Goldman Sachs will begin layoffs in April, signaling near-term negative sentiment for the banking sector. Bitcoin slid back to roughly $69,000 amid volatile trading, and the FBI warned of a new phishing scheme involving fake Tron tokens. Figma shares fell after Google unveiled AI 'Stitch', raising competitive concerns for design software, while AI data-center growth is increasing lithium demand amid supply risks.

Analysis

AI amplification of distribution by a dominant platform (Google) accelerates margin compression for niche SaaS tools that rely on premium UX as their primary moat; within 3–12 months expect pricing power to shift from product-owned workflows to platform-provided assistants, compressing ARPU growth for incumbents without deep enterprise lock-in.
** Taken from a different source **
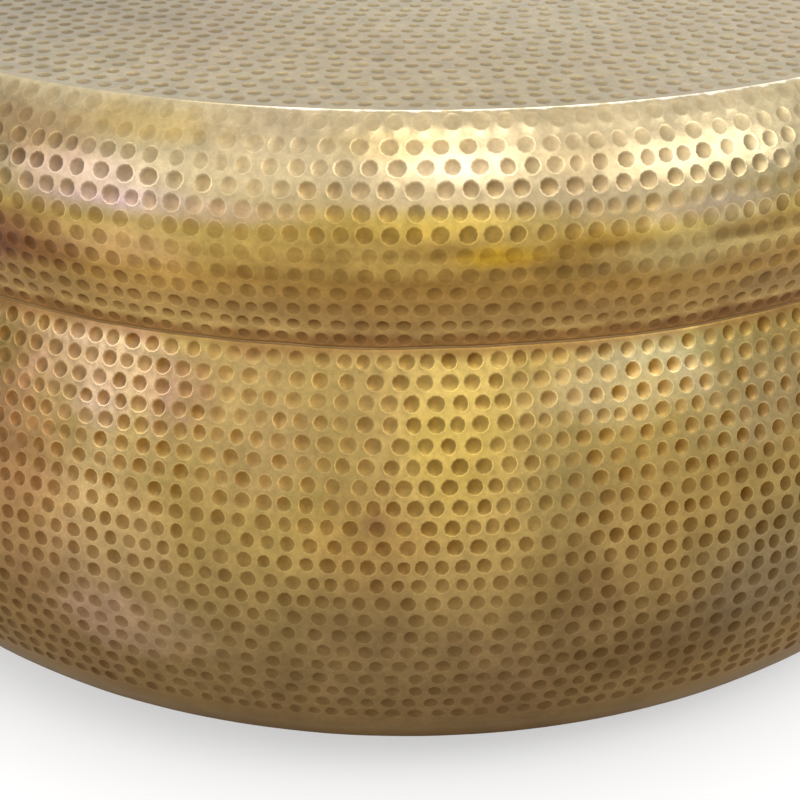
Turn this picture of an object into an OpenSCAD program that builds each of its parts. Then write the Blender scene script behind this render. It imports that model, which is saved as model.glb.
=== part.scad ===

That shift is non-linear: once an AI assistant reaches parity on 3–4 core workflows, churn susceptibility jumps, so revenue risk is concentrated in the next two product release cycles rather than evenly distributed over years. Layoffs at a major global bank create a short-term EPS cushion via reduced compensation run-rate but introduce a durable hit to origination and relationship-intensive fee pools over 6–18 months; the trade-off is cash flow smoothing now versus lower high-margin deal flow later, which matters most for valuation multiples tied to sustainable ROE. Expect a temporary compression of trading headcount to boost margins while increasing tail risk to credit and advisory pipelines if deal wins slip. Crypto phishing incidents function as a levered tax on on‑ramps: custodians, OTC desks and token bridges will raise KYC/AML friction and insurance costs in the coming weeks, reducing intraday liquidity and widening spreads for exotic tokens. That flow effect is immediate (days–weeks) and will reprice counterparty risk premiums for custodial services, favoring well-capitalized exchanges and audit-first custody providers. Consensus has over-emphasized headline moves and underweighted structural moats: network effects around plugins, design systems and enterprise contracts give incumbents runway to monetize AI upgrades themselves, so current drawdowns look ripe for disciplined, asymmetric position structures rather than outright binary shorts. Monitor product adoption metrics, client retention cohorts, and incremental revenue per seat over the next two quarterly cycles as primary catalysts for reassessment.